Josh Schumacher council candidate
Number of years in Crested Butte and the valley: 15 years in the valley and 13 years in Crested Butte
Occupation: Ski lift mechanic
What special trait do you see yourself having that will benefit the council? I am genuine. I truly care about our small community and its continued success. For our community to prosper we need to listen to, and respect each other’s thoughts and opinions. I try to keep an open mind when dealing with problems and solutions. I don’t always have the answer but I do feel that input from those around me is key to coming up with a logical solution to whatever issues we might face. I choose to live in Crested Butte and raise my family here because it is a great community. I want us to work together in order to help it grow in a positive manner. I feel that by being genuine I can have a positive impact as a participant on the town council and the community as a whole.
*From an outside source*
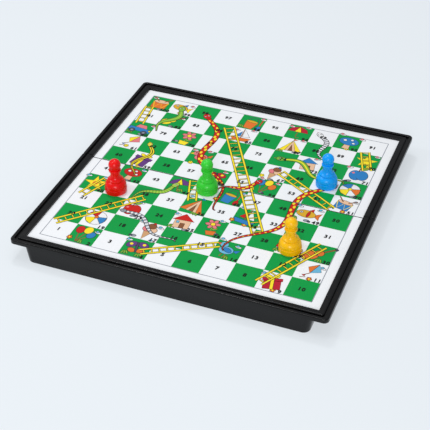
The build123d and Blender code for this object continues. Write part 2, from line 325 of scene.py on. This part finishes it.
def tent(draw):
    """Three nested triangles under a pennant."""
    draw.shape([(-0.42, -0.34), (0, 0.36), (0.42, -0.34)], ORANGE)
    draw.shape([(-0.2, -0.34), (0, 0.36), (0.2, -0.34)], PEACH)
    draw.shape([(-0.08, -0.34), (0, 0.08), (0.08, -0.34)], BROWN)
    draw.shape([(0, 0.36), (0, 0.48), (0.16, 0.42)], BLUE)


def umbrella(draw):
    """Three panels over a hooked stick."""
    draw.line([(0, 0.3), (0, -0.3), (0.06, -0.4), (0.14, -0.32)], BROWN)
    draw.shape([(-0.4, 0.02), (-0.3, 0.24), (0, 0.4), (-0.13, 0.02)], PURPLE)
    draw.shape([(-0.13, 0.02), (0, 0.4), (0.13, 0.02)], YELLOW)
    draw.shape([(0.13, 0.02), (0, 0.4), (0.3, 0.24), (0.4, 0.02)], PURPLE)


def drum(draw):
    """A tub with a zigzag cord and two sticks."""
    draw.shape([(-0.3, 0.16), (0.3, 0.16), (0.28, -0.3), (-0.28, -0.3)], BLUE)
    draw.line([(-0.3, 0.12), (-0.15, -0.28), (0, 0.1), (0.15, -0.28), (0.3, 0.12)], YELLOW)
    draw.oval(0, 0.16, 0.3, 0.11, 0, PEACH)
    draw.line([(-0.1, 0.16), (-0.36, 0.4)], BROWN, 0.05)
    draw.line([(0.1, 0.18), (0.36, 0.42)], BROWN, 0.05)


def present(draw):
    """A box and lid with a crossed ribbon and a bow."""
    draw.shape([(-0.3, -0.38), (0.3, -0.38), (0.3, 0.08), (-0.3, 0.08)], CRIMSON)
    draw.shape([(-0.35, 0.06), (0.35, 0.06), (0.35, 0.2), (-0.35, 0.2)], CRIMSON)
    draw.shape([(-0.06, -0.38), (0.06, -0.38), (0.06, 0.2), (-0.06, 0.2)], YELLOW)
    draw.oval(-0.12, 0.28, 0.13, 0.07, -25, YELLOW)
    draw.oval(0.12, 0.28, 0.13, 0.07, 25, YELLOW)


def ice_cream(draw):
    """Three scoops and a cherry on a cone."""
    draw.shape([(-0.16, 0.02), (0.16, 0.02), (0, -0.46)], TAN)
    draw.oval(-0.1, 0.1, 0.15, 0.14, 0, PINK)
    draw.oval(0.11, 0.1, 0.15, 0.14, 0, PEACH)
    draw.oval(0, 0.27, 0.15, 0.14, 0, BROWN)
    draw.oval(0.02, 0.42, 0.05, 0.05, 0, RED)


def house(draw):
    """Walls, a gable roof, a door and a window."""
    draw.shape([(-0.28, -0.38), (0.28, -0.38), (0.28, 0.08), (-0.28, 0.08)], PEACH)
    draw.shape([(-0.38, 0.06), (0.38, 0.06), (0, 0.42)], RED)
    draw.shape([(-0.06, -0.38), (0.1, -0.38), (0.1, -0.1), (-0.06, -0.1)], BROWN)
    draw.shape([(-0.22, -0.12), (-0.12, -0.12), (-0.12, 0), (-0.22, 0)], SKY)


def guitar(draw):
    """Two ovals and a neck."""
    draw.line([(0.06, 0.06), (0.36, 0.42)], BROWN, 0.07)
    draw.oval(-0.16, -0.18, 0.23, 0.2, 40, ORANGE)
    draw.oval(0.02, 0.02, 0.15, 0.14, 40, ORANGE)
    draw.dot(-0.06, -0.07, 0.07, SLATE)
    draw.shape([(0.32, 0.46), (0.42, 0.38), (0.46, 0.46), (0.4, 0.5)], SLATE)


def star(draw):
    """Ten points round a centre, far and near in turn."""
    around = np.radians(np.arange(90, 450, 36))
    reach = np.where(np.arange(10) % 2 == 0, 0.44, 0.18)
    draw.shape(np.stack([reach * np.cos(around), reach * np.sin(around)], axis=1), YELLOW)
    draw.dot(0, 0, 0.1, ORANGE)


def bucket(draw):
    """A pail with a handle, and a spade beside it."""
    draw.line([(-0.2, 0.1), (-0.12, 0.36), (0.12, 0.36), (0.2, 0.1)], SLATE)
    draw.shape([(-0.24, 0.1), (0.22, 0.1), (0.15, -0.38), (-0.17, -0.38)], BLUE)
    draw.oval(-0.01, 0.1, 0.23, 0.07, 0, GOLD)
    draw.line([(0.3, 0.36), (0.34, -0.1)], RED, 0.05)
    draw.oval(0.35, -0.22, 0.09, 0.15, 0, RED)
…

Should a council member consider opinions from second homeowners when making Town Council decisions? Absolutely! We all love the town we live in; however, we live in a resort town that relies on tourism to survive. This can be a Catch 22, as we want our town to be an idyllic setting to raise our families but we also need to appeal to the outside world in order to survive here. Second homeowners also love our little town and that’s why they invested in it. Unfortunately, after being here for a while we (or at least I) get complacent and forget many of the reasons that brought us here in the first place. Second homeowners come and go between their other communities and here. This makes their opinions very valuable as they have more of a perspective on what draws a tourist to our town and what keeps them coming back for more. I think that as a Crested Butte Town Council member every opinion brought to you should be considered; whether it is from a town resident, second homeowner, or someone on vacation that stops you on the street.